What the task asks:
Print each line exactly as it is given.

○ ○ ○ ○ ○ ○ ○

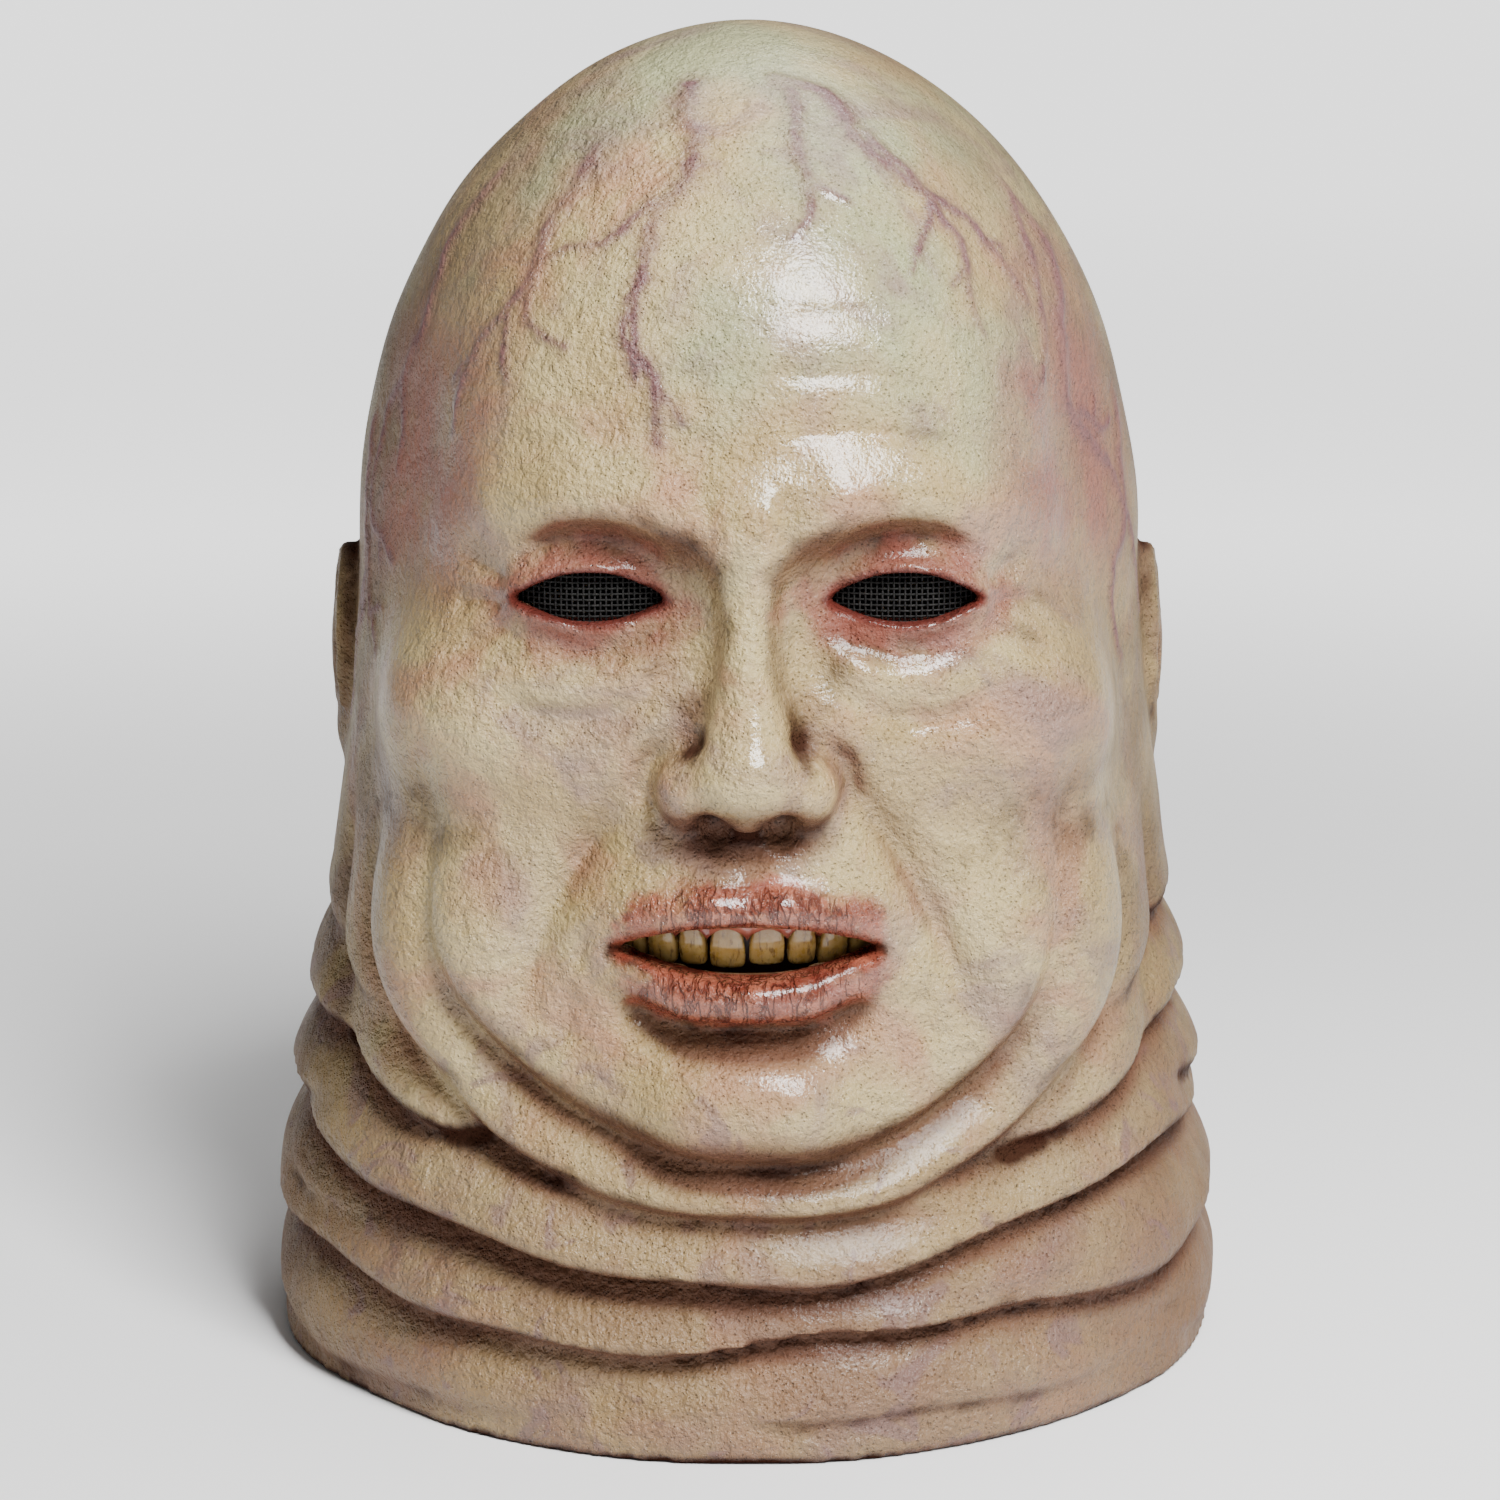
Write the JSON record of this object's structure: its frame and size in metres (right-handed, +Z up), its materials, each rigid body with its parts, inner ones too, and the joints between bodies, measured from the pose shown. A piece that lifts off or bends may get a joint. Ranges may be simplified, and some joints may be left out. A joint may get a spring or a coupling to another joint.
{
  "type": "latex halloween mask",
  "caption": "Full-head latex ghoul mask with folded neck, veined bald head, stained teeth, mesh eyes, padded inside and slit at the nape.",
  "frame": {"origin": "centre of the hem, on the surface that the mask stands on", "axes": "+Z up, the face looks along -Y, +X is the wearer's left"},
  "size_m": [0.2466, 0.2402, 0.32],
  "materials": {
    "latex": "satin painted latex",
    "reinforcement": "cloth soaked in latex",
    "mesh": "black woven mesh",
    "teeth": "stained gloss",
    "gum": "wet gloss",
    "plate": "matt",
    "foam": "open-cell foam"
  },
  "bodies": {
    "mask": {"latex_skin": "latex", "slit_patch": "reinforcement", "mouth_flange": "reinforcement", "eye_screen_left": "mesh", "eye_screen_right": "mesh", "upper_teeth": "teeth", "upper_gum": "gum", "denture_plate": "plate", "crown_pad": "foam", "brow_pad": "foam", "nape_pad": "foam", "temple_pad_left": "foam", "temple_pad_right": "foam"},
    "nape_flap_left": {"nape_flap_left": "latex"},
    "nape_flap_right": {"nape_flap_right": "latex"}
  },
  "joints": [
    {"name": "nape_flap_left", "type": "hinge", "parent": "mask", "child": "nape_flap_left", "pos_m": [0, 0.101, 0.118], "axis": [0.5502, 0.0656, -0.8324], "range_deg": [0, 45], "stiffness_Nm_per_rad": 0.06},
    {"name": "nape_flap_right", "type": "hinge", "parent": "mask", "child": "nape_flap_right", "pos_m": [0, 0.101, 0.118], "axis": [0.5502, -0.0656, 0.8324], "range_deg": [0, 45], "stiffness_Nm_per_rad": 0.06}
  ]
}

○ ○ ○ ○ ○ ○ ○

Task solution:
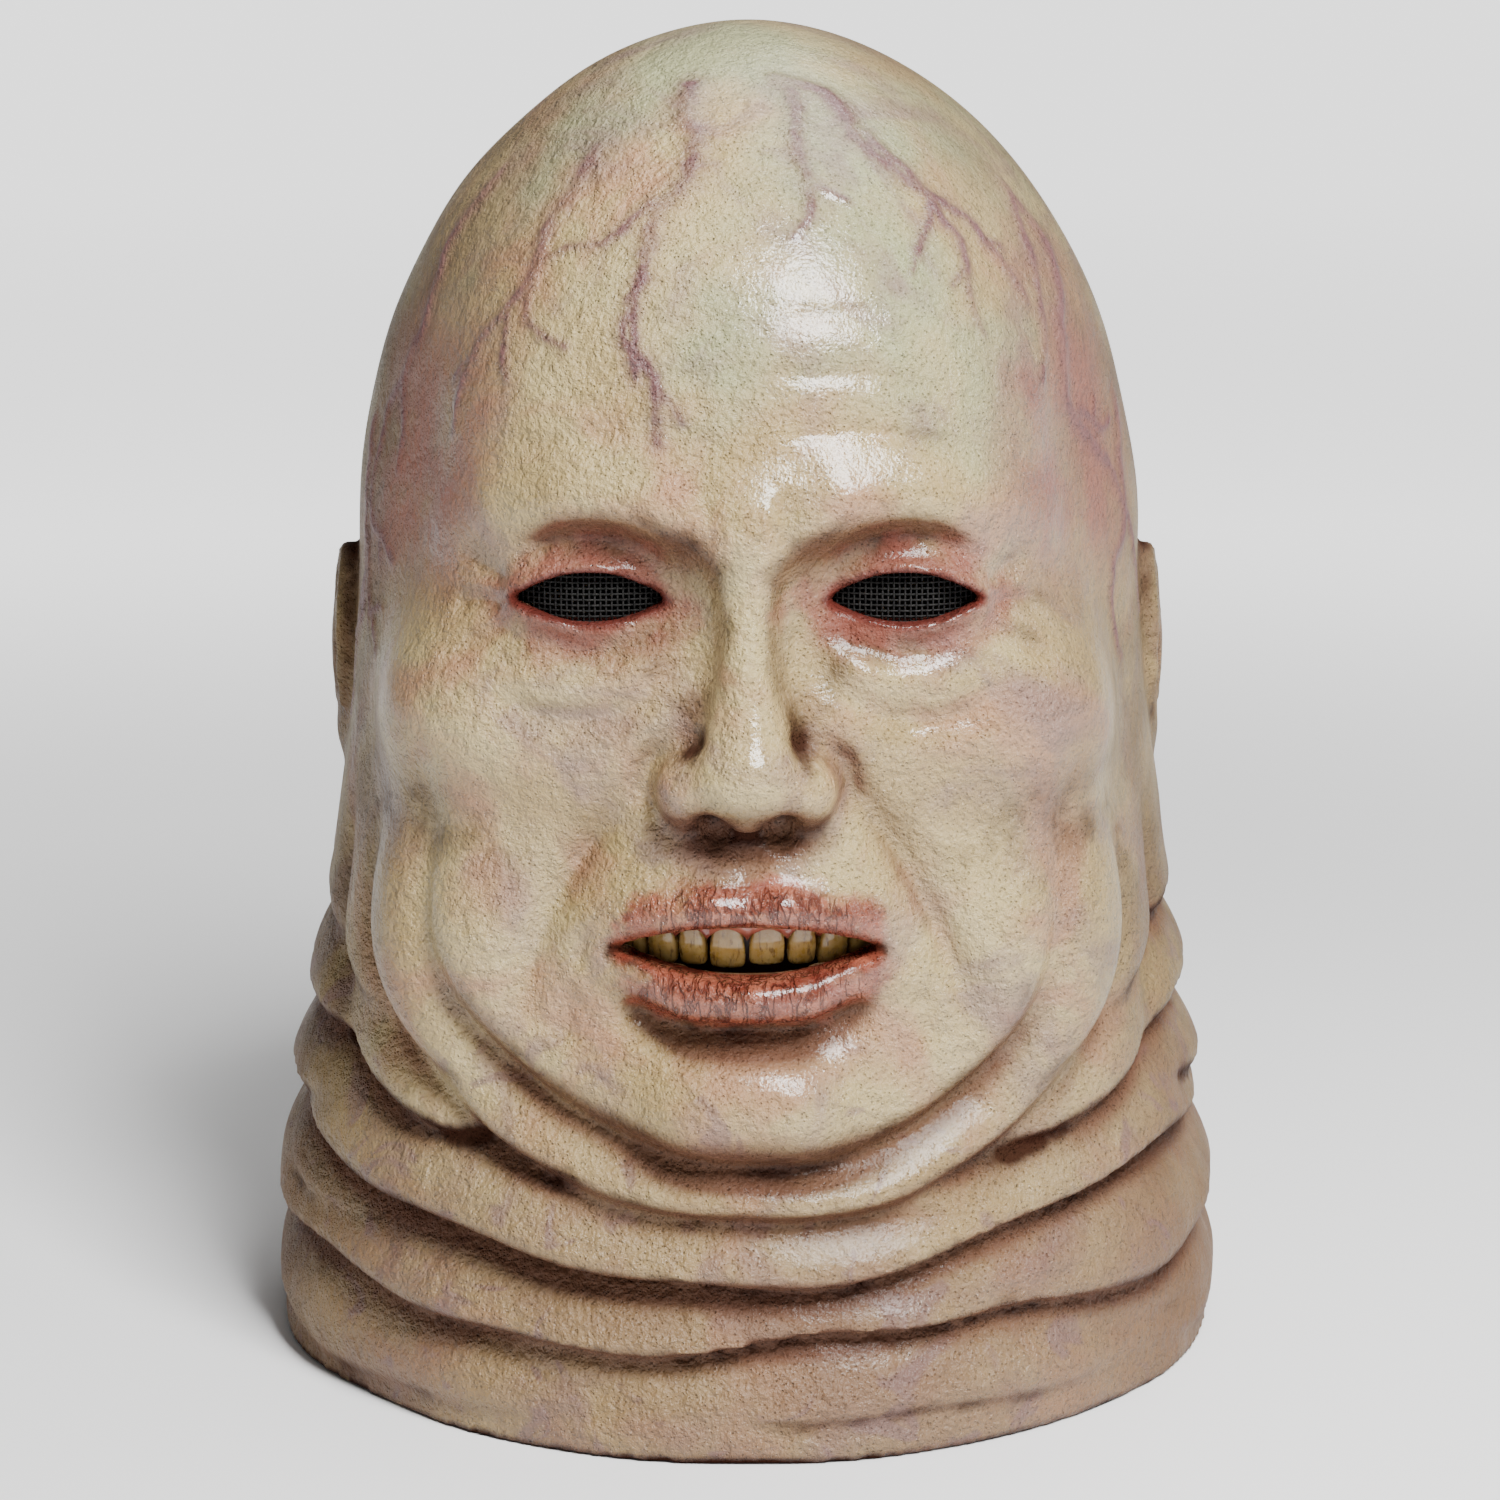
Write the JSON record of this object's structure: its frame and size in metres (right-handed, +Z up), its materials, each rigid body with its parts, inner ones too, and the joints between bodies, measured from the pose shown. A piece that lifts off or bends may get a joint. Ranges may be simplified, and some joints may be left out. A joint may get a spring or a coupling to another joint.
{
  "type": "latex halloween mask",
  "caption": "Full-head latex ghoul mask with folded neck, veined bald head, stained teeth, mesh eyes, padded inside and slit at the nape.",
  "frame": {"origin": "centre of the hem, on the surface that the mask stands on", "axes": "+Z up, the face looks along -Y, +X is the wearer's left"},
  "size_m": [0.2466, 0.2402, 0.32],
  "materials": {
    "latex": "satin painted latex",
    "reinforcement": "cloth soaked in latex",
    "mesh": "black woven mesh",
    "teeth": "stained gloss",
    "gum": "wet gloss",
    "plate": "matt",
    "foam": "open-cell foam"
  },
  "bodies": {
    "mask": {"latex_skin": "latex", "slit_patch": "reinforcement", "mouth_flange": "reinforcement", "eye_screen_left": "mesh", "eye_screen_right": "mesh", "upper_teeth": "teeth", "upper_gum": "gum", "denture_plate": "plate", "crown_pad": "foam", "brow_pad": "foam", "nape_pad": "foam", "temple_pad_left": "foam", "temple_pad_right": "foam"},
    "nape_flap_left": {"nape_flap_left": "latex"},
    "nape_flap_right": {"nape_flap_right": "latex"}
  },
  "joints": [
    {"name": "nape_flap_left", "type": "hinge", "parent": "mask", "child": "nape_flap_left", "pos_m": [0, 0.101, 0.118], "axis": [0.5502, 0.0656, -0.8324], "range_deg": [0, 45], "stiffness_Nm_per_rad": 0.06},
    {"name": "nape_flap_right", "type": "hinge", "parent": "mask", "child": "nape_flap_right", "pos_m": [0, 0.101, 0.118], "axis": [0.5502, -0.0656, 0.8324], "range_deg": [0, 45], "stiffness_Nm_per_rad": 0.06}
  ]
}